Ignacio wore his giant red down suit all over 14 Camp. He was easy to spot. Ignacio also had a smile on his face at all times.

On our way down from a day hike to 17 Camp, we passed Ignacio and his partner, Juan, on their way up the fixed lines to 17 Camp along with Brian, from Marty’s crew. Two days after our encounter, the three men reached the summit. It took them 18 hours, 38 minutes, and 29 seconds to get up and back down to 17 Camp. I spoke to Juan from Tijuana three weeks later, and he still had the time saved on his watch. That is a long period to get up and down on a clear day. Juan said they were using a 30-meter rope and setting handrails all the way up and down Denali Pass.

Juan is a doctor in Tijuana. He was alarmed when, after a calm, cold (minus 35) summit at 1 a.m., Brian started vomiting on the descent. A vomit the color of dark chocolate. This indicated digestive-tract hemorrhaging to Juan. Brian was supposed to have had the radio, but he wasn’t carrying it, so they weren't able to call the Park Service. They continued descending, and Juan remembers Brian being sick at least three more times and slipping repeatedly on the way down from Denali Pass.
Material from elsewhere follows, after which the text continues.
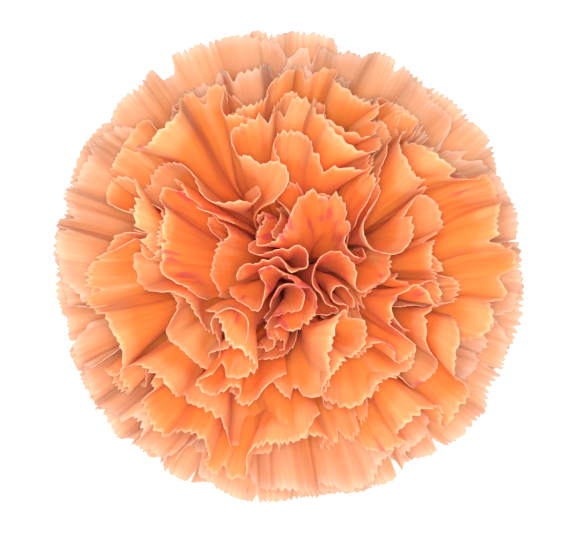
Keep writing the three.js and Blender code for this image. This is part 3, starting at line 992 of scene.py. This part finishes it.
def make_stem(material):
    """The stalk, from its cut end, which is pale with a sunken pith, up to the receptacle."""
    rings = []
    for radius in (POINT_RADIUS, 0.9, 1.0, STEM_RADIUS * 0.8, STEM_RADIUS * 0.95):
        sunk = CUT_PITH_DEPTH if radius <= 0.9 else 0.05
        rings.append([radius, sunk - STEM_LENGTH, 1 - radius / STEM_RADIUS * 0.4])
    for height in np.linspace(0.1 - STEM_LENGTH, 0, 120):
        from_joint = (height + JOINT_DROP) / (JOINT_LENGTH / 2)
        swelling = max(math.cos(math.pi / 2 * from_joint), 0) ** 1.5 if abs(from_joint) < 1 else 0
        flare = max(1 + height / STEM_FLARE_LENGTH, 0) ** 2
        radius = mix(STEM_RADIUS, JOINT_RADIUS, swelling) + (STEM_TOP_RADIUS - STEM_RADIUS) * flare
        rings.append([radius, height, 0])
    rings.append([STEM_TOP_RADIUS + 0.1, SEAT_GAP - 0.02, 0])
    rings.append([POINT_RADIUS, SEAT_GAP - 0.02, 0])
    radii, heights, ends = np.array(rings).T[..., None]
    angle = np.arange(STEM_SIDES) / STEM_SIDES * 2 * np.pi
    radius = radii * (1 + STEM_RIDGE_DEPTH * np.cos(STEM_RIDGES * angle))
    points = stacked(radius * np.cos(angle), radius * np.sin(angle), heights)
    place = stacked(heights / 20, np.abs(angle / np.pi - 1) * 3, ends)
    finish_piece(solid_tube("stem_stalk", points, place), "stem", material)


def bezier(points, share):
    a, b, c, d = points
    rest = 1 - share
    return rest**3 * a + 3 * rest**2 * share * b + 3 * rest * share**2 * c + share**3 * d


def make_leaf(name, side, material):
    """A narrow leaf that clasps half of the joint, arches out and rests its tip on the floor."""
    tip_height = LEAF_REACH - JOINT_DROP
    surface = -STEM_RADIUS - (STEM_LENGTH + tip_height) * math.tan(TILT)
    tip = np.array([side * LEAF_SPREAD, surface + LEAF_TIP_LIFT, tip_height])
    root = np.array([side * (JOINT_RADIUS + LEAF_ROOT_GAP), 0, -JOINT_DROP])
    arch = np.array([0, LEAF_ARCH, 0])
    line = [root, mix(root, tip, 1 / 3) + arch, mix(root, tip, 2 / 3) + arch, tip]
    along = np.linspace(0, 1, 60)
    centre = np.array([bezier(line, share) for share in along])
    forwards = np.gradient(centre, axis=0)
    forwards /= np.linalg.norm(forwards, axis=1, keepdims=True)
    tip_facing = np.array([0, math.cos(TILT), math.sin(TILT)])
    facing = mix(np.array([-side, 0, 0])[None], tip_facing[None], smooth(along, 0, 0.5)[:, None])
    widthways = np.cross(forwards, facing)
    widthways /= np.linalg.norm(widthways, axis=1, keepdims=True)
    upwards = np.cross(widthways, forwards)

    across = np.linspace(-1, 1, 21)
    taper = np.sqrt(np.maximum(1 - along, 0))
    half_width = np.maximum(LEAF_WIDTH * np.minimum(LEAF_TAPER * taper, 1), LEAF_TIP_WIDTH) / 2
    channel = LEAF_KEEL * taper[:, None] * np.abs(across)[None, :] ** 1.6
    wave = LEAF_WAVE * np.sin(9 * along + 1.3 * side)[:, None] * across[None, :] * taper[:, None]
    middle = centre[:, None] + widthways[:, None] * (half_width[:, None] * across)[..., None]
    middle = middle + upwards[:, None] * (channel + wave)[..., None]

    clasp = 1 - smooth(along, 0, LEAF_CLASP_SHARE)
    angle = (0 if side > 0 else math.pi) + across * math.radians(LEAF_CLASP_ANGLE) * side
    foot_radius = JOINT_RADIUS + LEAF_FOOT_GAP
    foot_height = 22 * along[:, None] - JOINT_DROP - 1.5
    foot = stacked(foot_radius * np.cos(angle), foot_radius * np.sin(angle), foot_height)
    middle = mix(middle, foot, clasp[:, None, None])

    edge = smooth(np.abs(across), 0.86, 1)
    midrib = 0.55 * (1 - smooth(np.abs(across), 0.02, 0.1))
    place = stacked(along[:, None] * 3, across, np.maximum(edge * 0.7, midrib))
    body = np.sqrt(np.maximum(1 - np.abs(across) ** 3, 0))[None, :]
    thickness = mix(LEAF_EDGE, LEAF_THICKNESS, body) * np.maximum(taper, 0.35)[:, None]
    finish_piece(solid_sheet(f"{name}_blade", middle, thickness, place), name, material)


# ---- Heart of the flower ----

TURNED_SIDES = 40
GROOVES = 4
STYLE_SIDES = 12
STYLE_TIP_RADIUS = 0.16


def make_turned(name, node, profile, groove_depth, material):
    """A closed solid of revolution from [radius, height] pairs, with shallow grooves along it."""
    radii, heights = np.array(profile, dtype=float).T[..., None]
    angle = np.arange(TURNED_SIDES) / TURNED_SIDES * 2 * np.pi
    radius = radii * (1 - groove_depth * (0.5 + 0.5 * np.cos(GROOVES * angle)))
    points = stacked(radius * np.cos(angle), radius * np.sin(angle), heights)
    place = stacked(heights / 10, angle, 0)
    finish_piece(solid_tube(name, points, place), node, material)


def make_receptacle(material):
    top_radius = calyx_radius(RECEPTACLE_TOP - CALYX_LIFT) - CALYX_WALL / 2 - SEAT_GAP
    low = RECEPTACLE_TOP - RECEPTACLE_HEIGHT
    shares = np.linspace(0, 1, 9)
    side = [[mix(STEM_TOP_RADIUS, top_radius, s**0.8), low + RECEPTACLE_HEIGHT * s] for s in shares]
    crown = [[top_radius * 0.6, RECEPTACLE_TOP], [POINT_RADIUS, RECEPTACLE_TOP]]
    profile = [[POINT_RADIUS, low]] + side + crown
    make_turned("receptacle_cup", "receptacle", profile, 0.03, material)


def make_ovary(material):
    low = RECEPTACLE_TOP + SEAT_GAP
    profile = []
    for turn in np.linspace(0.01, math.pi - 0.01, 24):
        height = low + OVARY_LENGTH * (1 - math.cos(turn)) / 2
        profile.append([OVARY_RADIUS * math.sin(turn) ** 0.8, height])
    make_turned("ovary_capsule", "ovary", profile, 0.1, material)


def make_style(side, node, material):
    """A thin thread that leans away from its twin and narrows to its tip."""
    low = RECEPTACLE_TOP + OVARY_LENGTH + 2 * SEAT_GAP
    share = np.linspace(0, 1, 40)[:, None]
    lean = STYLE_RADIUS + SEAT_GAP / 2 + STYLE_SPREAD * share**2
    radius = mix(STYLE_RADIUS, STYLE_TIP_RADIUS, share**1.5)
    radius[[0, -1]] = 0.01
    angle = np.arange(STYLE_SIDES) / STYLE_SIDES * 2 * np.pi
    x = side * lean + radius * np.cos(angle)
    y = side * STYLE_SWAY * np.sin(np.pi * share) + radius * np.sin(angle)
    points = stacked(x, y, low + STYLE_LENGTH * share)
    place = stacked(share * 3, angle, 0)
    finish_piece(solid_tube(f"{node}_thread", points, place), node, material)


# ---- Build ----


def build_petals():
    # The deep throat colours are partly painted shade of the bloom's depths, and the inner set is a
    # little lighter to brighten the shaded centre.
    outer = petal_material(
        "petal_outer_skin", deep="F07E42", middle="EEAC6C", light="ECC29A", rim="EED6C0",
        fade=12.0, band=1.6, flecks=0.02,
    )
    middle = petal_material(
        "petal_middle_skin", deep="FA6A2A", middle="F4A24C", light="F2BC7E", rim="F6D6AE",
        fade=6.0, band=0.7, flecks=0.12,
    )
    inner = petal_material(
        "petal_inner_skin", deep="FC6220", middle="F89C48", light="F6B872", rim="F8DAB2",
        fade=4.0, band=0.6, flecks=0.2,
    )
    skins = {"petal_outer": outer, "petal_middle": middle, "petal_inner": inner}
    petals = list_petals()
    blades = grow(petals, PETAL_STEPS)
    for petal, blade in zip(petals, blades):
        make_petal(petal, blade, skins[SLOTS[petal["node"]]])


def build_greens():
    calyx = green_material("calyx_skin", "7E9C62", "9DB981", "C9D6A6", ribs=9.0)
    stem = green_material("stem_skin", "64875C", "7C9E74", "B4C8A6", ribs=5.0)
    leaf = green_material("leaf_skin", "5F8268", "76987A", "B7CBB4", ribs=14.0)
    heart = green_material("heart_skin", "B4BE84", "CBD4A0", "E6EACB", ribs=2.0)
    style = green_material("style_skin", "EFE0C6", "F6ECDA", "FFF8EE", ribs=2.0)
    make_calyx(calyx)
    for pair in range(len(BRACT_LENGTHS)):
        for i in range(2):
            make_bract(2 * pair + i + 1, pair, math.radians(90 * pair + 180 * i), calyx)
    make_stem(stem)
    make_leaf("leaf_left", -1, leaf)
    make_leaf("leaf_right", 1, leaf)
    make_receptacle(heart)
    make_ovary(heart)
    make_style(-1, "style_left", style)
    make_style(1, "style_right", style)


# ---- Stage ----

# The studio's walls and ceiling: brighter near the floor than overhead.
HORIZON_LIGHT = 0.88
TOP_LIGHT = 0.45
HORIZON_END = 0.1
TOP_START = 0.7
FLOOR_HALF_WIDTH = 3.0
FLOOR_GLOW = 0.8
EXPOSURE = -0.3
VIEW_DISTANCE = 0.45
VIEW_WIDTH = 0.096
SENSOR_WIDTH = 36


def aim(thing, target):
    thing.rotation_euler = (Vector(target) - thing.location).to_track_quat("-Z", "Y").to_euler()


def add_area(name, place, target, size, power):
    light = bpy.data.lights.new(name, "AREA")
    light.energy = power
    light.size = size
    lamp = bpy.data.objects.new(name, light)
    lamp.location = place
    bpy.context.scene.collection.objects.link(lamp)
    aim(lamp, target)


def build_world():
    world = bpy.data.worlds.new("studio")
    bpy.context.scene.world = world
    world.use_nodes = True
    nodes, links = world.node_tree.nodes, world.node_tree.links
    place = nodes.new("ShaderNodeTexCoord")
    height = nodes.new("ShaderNodeSeparateXYZ")
    fall = nodes.new("ShaderNodeMapRange")
    values = (HORIZON_END, TOP_START, HORIZON_LIGHT, TOP_LIGHT)
    for socket, value in zip(fall.inputs[1:5], values):
        socket.default_value = value
    backdrop = nodes["Background"]
    backdrop.inputs["Color"].default_value = (1, 1, 1, 1)
    links.new(place.outputs["Generated"], height.inputs[0])
    links.new(height.outputs["Z"], fall.inputs["Value"])
    links.new(fall.outputs[0], backdrop.inputs["Strength"])


def build_floor():
    mesh = bpy.data.meshes.new("floor")
    half = FLOOR_HALF_WIDTH
    corners = [(-half, -half, 0), (half, -half, 0), (half, half, 0), (-half, half, 0)]
    mesh.from_pydata(corners, [], [(0, 1, 2, 3)])
    floor = bpy.data.objects.new("floor", mesh)
    bpy.context.scene.collection.objects.link(floor)
    shader = Shader("floor_white")
    shader.finish((0.9, 0.9, 0.9, 1), 0.9)
    shader.surface.inputs["Emission Color"].default_value = (1, 1, 1, 1)
    shader.surface.inputs["Emission Strength"].default_value = FLOOR_GLOW
    mesh.materials.append(shader.material)


def build_lights():
    centre = to_world([0, 0, CLAW_TOP + 12])
    add_area("key", centre + np.array([-0.22, -0.35, 0.42]), centre, size=0.35, power=1.5)
    add_area("front", centre + FACE * 0.7, centre, size=0.22, power=7.0)
    bpy.context.scene.view_settings.view_transform = "Standard"
    bpy.context.scene.view_settings.exposure = EXPOSURE


def build_camera():
    """Looks straight at the face, which sits a little above the middle of the picture."""
    aim_point = to_world([0.3, -1.2, CLAW_TOP + 10])
    camera_data = bpy.data.cameras.new("camera")
    camera_data.sensor_width = SENSOR_WIDTH
    camera_data.lens = SENSOR_WIDTH * VIEW_DISTANCE / VIEW_WIDTH
    camera = bpy.data.objects.new("camera", camera_data)
    camera.location = aim_point + FACE * VIEW_DISTANCE
    bpy.context.scene.collection.objects.link(camera)
    aim(camera, aim_point)
    bpy.context.scene.camera = camera


build_camera()
build_petals()
build_greens()
build_world()
build_floor()
build_lights()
Once down at 17 Camp, at 9 a.m., the three deliriously tired men went their separate ways—Ignacio to his tent to check his feet, Juan to speak with a friend, and Brian to rest in some fellow climbers’ tent where there was space for him to lay down. Juan had suggested to Brian that he seek medical advice from the ranger, Tucker, considering his sickness up high, but Brian failed to mention it. Juan had no medical instruments of his own, so he couldn’t provide any care. Plus, he was wrecked from 18 hours moving at high elevation.

The next thing Juan and Ignacio knew, Brian was dead. Tucker, whose patrol had been administering CPR on the unconscious Brian, told the two men.

Juan and Ignacio have photos of the two of them and Brian on the summit and videos of them going up and down, stopping to eat, even singing. They had breakfast with one of Brian’s sons in Talkeetna when they made it down, and they’ve given the family a DVD of images. Soon, Juan said, they’ll send the son a knotted piece of the summit rope.